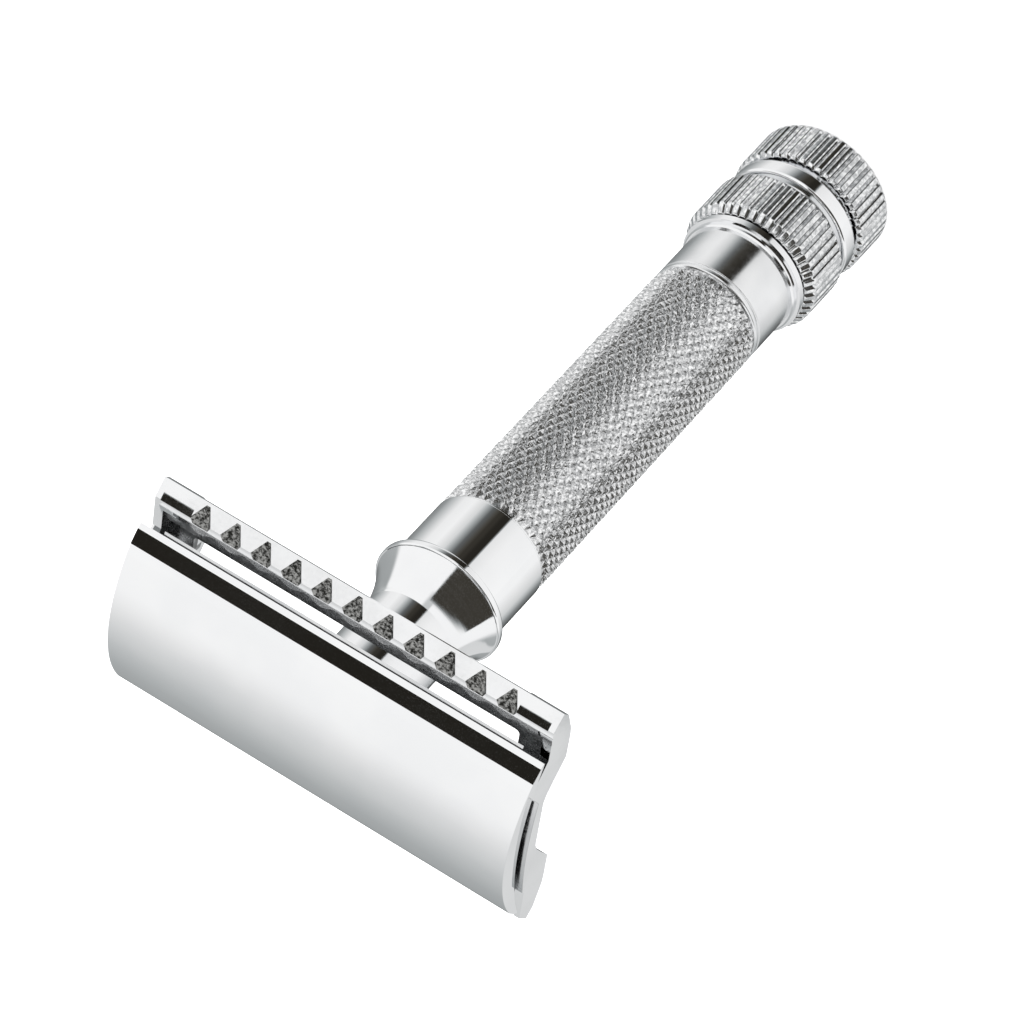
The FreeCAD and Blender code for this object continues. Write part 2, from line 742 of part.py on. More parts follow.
def make_upper_bush():
    """Brass bush that guides the socket in the neck."""
    top = "crown_height - spigot_reach"
    return tube("upper_bush", "socket_radius + running_clearance", "neck_bore", f"{top} - bush_length", top)


def make_lower_bush():
    """Brass bush that carries the rod in the tail of the grip."""
    top = "tail_height + lower_bush_length"
    return tube("lower_bush", "rod_radius + running_clearance", "barrel_bore", "tail_height", top)


def make_retaining_ring():
    """Ring in the rod's groove that keeps the rod in the grip."""
    foot = "tail_height + lower_bush_length + knob_gap"
    return tube("retaining_ring", "ring_groove_radius", "ring_radius", foot, f"{foot} + ring_thickness")


def make_spring_washer():
    """Conical spring washer between the knob and the lower bush."""
    body = new_body("spring_washer")
    foot = "knob_height + knob_gap"
    turn_profile(body, "washer", [
        ("rod_radius + 0.2", "tail_height - washer_thickness"),
        ("barrel_bore - 0.3", foot),
        ("barrel_bore - 0.2", f"{foot} + washer_thickness"),
        ("rod_radius + 0.3", "tail_height"),
    ])
    return body


def make_knob_screw():
    """Screw that holds the knob on the foot of the rod."""
    body = new_body("knob_screw")
    turn_profile(body, "screw", [
        ("0", "plug_thickness"),
        ("screw_head_radius", "plug_thickness"),
        ("screw_head_radius", "plug_thickness + screw_head_height"),
        ("screw_radius", "plug_thickness + screw_head_height"),
        ("screw_radius", "rod_foot_height + screw_reach - 0.3"),
        ("0", "rod_foot_height + screw_reach - 0.3"),
    ])
    return body


def make_knob_end_plug():
    """Disc that closes the foot of the knob, set just above its rim."""
    return tube("knob_end_plug", "0", "plug_radius", "0.05", "plug_thickness")


def is_sound(thing):
    """True when a body recomputed to a valid solid or group of solids."""
    broken = [item.Name for item in thing.Group + [thing] if {"Invalid", "Error"} & set(item.State)]
    if broken:
        print("broken features:", thing.Label, broken)
        return False
    return not thing.Shape.isNull() and thing.Shape.isValid() and len(thing.Shape.Solids) > 0


pieces = []
for make in (
    make_cap_plate, make_cap_stud, make_cap_pins, make_blade, make_base_plate, make_plate_spigot,
    make_neck_cone, make_rim_ring, make_grip_barrel, make_tail_ring, make_knob, make_knob_end_plug, make_knob_screw,
    make_draw_rod, make_draw_socket, make_socket_pin, make_upper_bush, make_lower_bush,
    make_retaining_ring, make_spring_washer,
):
    pieces.append(make())
doc.recompute()
unsound = [piece.Label for piece in pieces if not is_sound(piece)]
for piece in pieces:
    shape = piece.Shape
    print(piece.Label, len(shape.Solids), round(shape.Volume, 1), shape.optimalBoundingBox(False))
if unsound:
    raise SystemExit(f"these pieces did not build: {unsound}")
os.makedirs("parts", exist_ok=True)
for piece in pieces:
    piece.Shape.exportStep(f"parts/{piece.Label}.step")
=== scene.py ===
import math

import bmesh
import bpy
from mathutils import Matrix, Vector


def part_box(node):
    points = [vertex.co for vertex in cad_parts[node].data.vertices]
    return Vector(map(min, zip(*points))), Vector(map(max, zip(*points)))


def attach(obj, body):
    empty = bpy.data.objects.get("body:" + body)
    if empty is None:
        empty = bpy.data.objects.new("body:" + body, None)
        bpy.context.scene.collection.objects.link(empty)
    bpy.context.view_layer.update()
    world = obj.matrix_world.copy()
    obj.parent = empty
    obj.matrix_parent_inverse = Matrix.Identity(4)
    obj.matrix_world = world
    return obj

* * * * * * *

Your instructions.
Repeat exactly, and only, the lines from the one containing "pieces = []" through the end of the material.

Exercise answer.
pieces = []
for make in (
    make_cap_plate, make_cap_stud, make_cap_pins, make_blade, make_base_plate, make_plate_spigot,
    make_neck_cone, make_rim_ring, make_grip_barrel, make_tail_ring, make_knob, make_knob_end_plug, make_knob_screw,
    make_draw_rod, make_draw_socket, make_socket_pin, make_upper_bush, make_lower_bush,
    make_retaining_ring, make_spring_washer,
):
    pieces.append(make())
doc.recompute()
unsound = [piece.Label for piece in pieces if not is_sound(piece)]
for piece in pieces:
    shape = piece.Shape
    print(piece.Label, len(shape.Solids), round(shape.Volume, 1), shape.optimalBoundingBox(False))
if unsound:
    raise SystemExit(f"these pieces did not build: {unsound}")
os.makedirs("parts", exist_ok=True)
for piece in pieces:
    piece.Shape.exportStep(f"parts/{piece.Label}.step")
=== scene.py ===
import math

import bmesh
import bpy
from mathutils import Matrix, Vector


def part_box(node):
    points = [vertex.co for vertex in cad_parts[node].data.vertices]
    return Vector(map(min, zip(*points))), Vector(map(max, zip(*points)))


def attach(obj, body):
    empty = bpy.data.objects.get("body:" + body)
    if empty is None:
        empty = bpy.data.objects.new("body:" + body, None)
        bpy.context.scene.collection.objects.link(empty)
    bpy.context.view_layer.update()
    world = obj.matrix_world.copy()
    obj.parent = empty
    obj.matrix_parent_inverse = Matrix.Identity(4)
    obj.matrix_world = world
    return obj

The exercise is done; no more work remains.